A Chat With William Katt

Believe it or not, Katrina King transcribed this interview…

William Katt is best known as Ralph Hinkley on The Greatest American Hero. He is also widely known as Tommy Ross in the film Carrie and to many other fans as Paul Drake, Jr. in a series of Perry Mason TV movies. Over the years he has appeared in numerous TV shows and films, like a recent appearance on the show Heroes. Katt was the media guest at this year’s Jet City Comic Show and while he was in town I sat down with him to talk about his famous show, a film I really enjoyed him in and what else he’s been up to recently.

POP CULTURE ZOO: Thank you for talking to me. One of the first questions I wanted to ask you was, what did you think when you first got the role and found out you were going to have to wear the red tights? Did you know that in advance?

WILLIAM KATT: [laughs] I kind of avoided it for as long as possible. I read the script and it did make me laugh. I was on stage with Dianna Wiest at the time in New York, and I got the script, and it did make me laugh. We talked about, conceptualized what the suit was, and the show was going to be comedy as opposed to drama, but I never really saw the suit. They never showed me pictures of it. It was a big surprise. I was definitely shocked that that’s what I was going to have to wear. Yeah.

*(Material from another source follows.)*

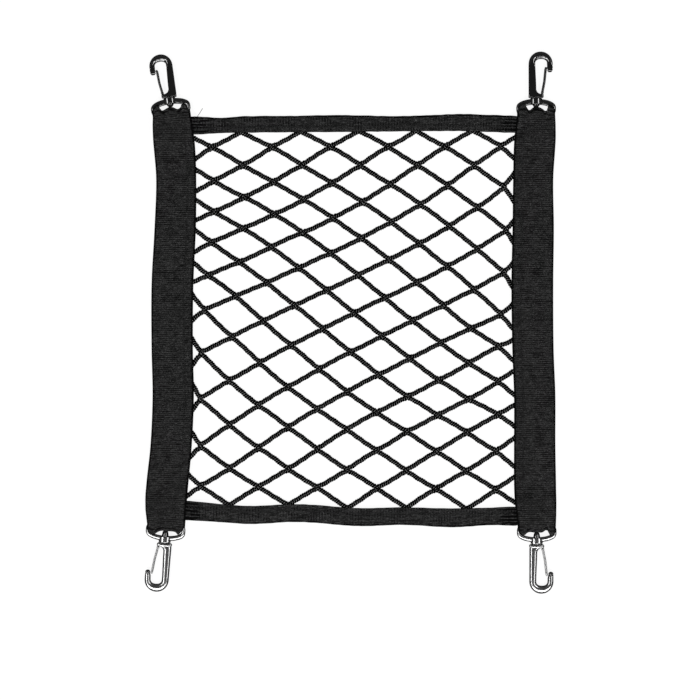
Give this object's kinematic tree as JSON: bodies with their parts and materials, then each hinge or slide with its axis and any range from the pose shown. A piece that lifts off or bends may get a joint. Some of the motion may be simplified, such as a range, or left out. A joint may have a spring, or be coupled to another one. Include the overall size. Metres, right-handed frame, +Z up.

PCZ: I’ve heard rumours over the years that you were not very comfortable in it, to the point you wouldn’t even wear it for covers of TV Guide and things like that.

WK: Yeah, well, originally in the first year, they wanted to put me on the cover of that, and I said no, I’m not gonna wear the suit. I’ll be in it, but I’m not gonna be in it in the suit. And they said ok, and the next thing I knew, they drew it. Because Steve Cannell and the network, they owned the likeness, so they could do whatever they want. So screw me! [laughs] No, it’s funny though, as the years have gone on, and my perspective changed, I liked the fact that they went ahead and they did that. They knew better than me. I was just a young upstart, punky kid at the time, what did I know?

PCZ: We were talking earlier, you’re a big fan of comic books. Were you a fan of comic books and superheroes back then, as well?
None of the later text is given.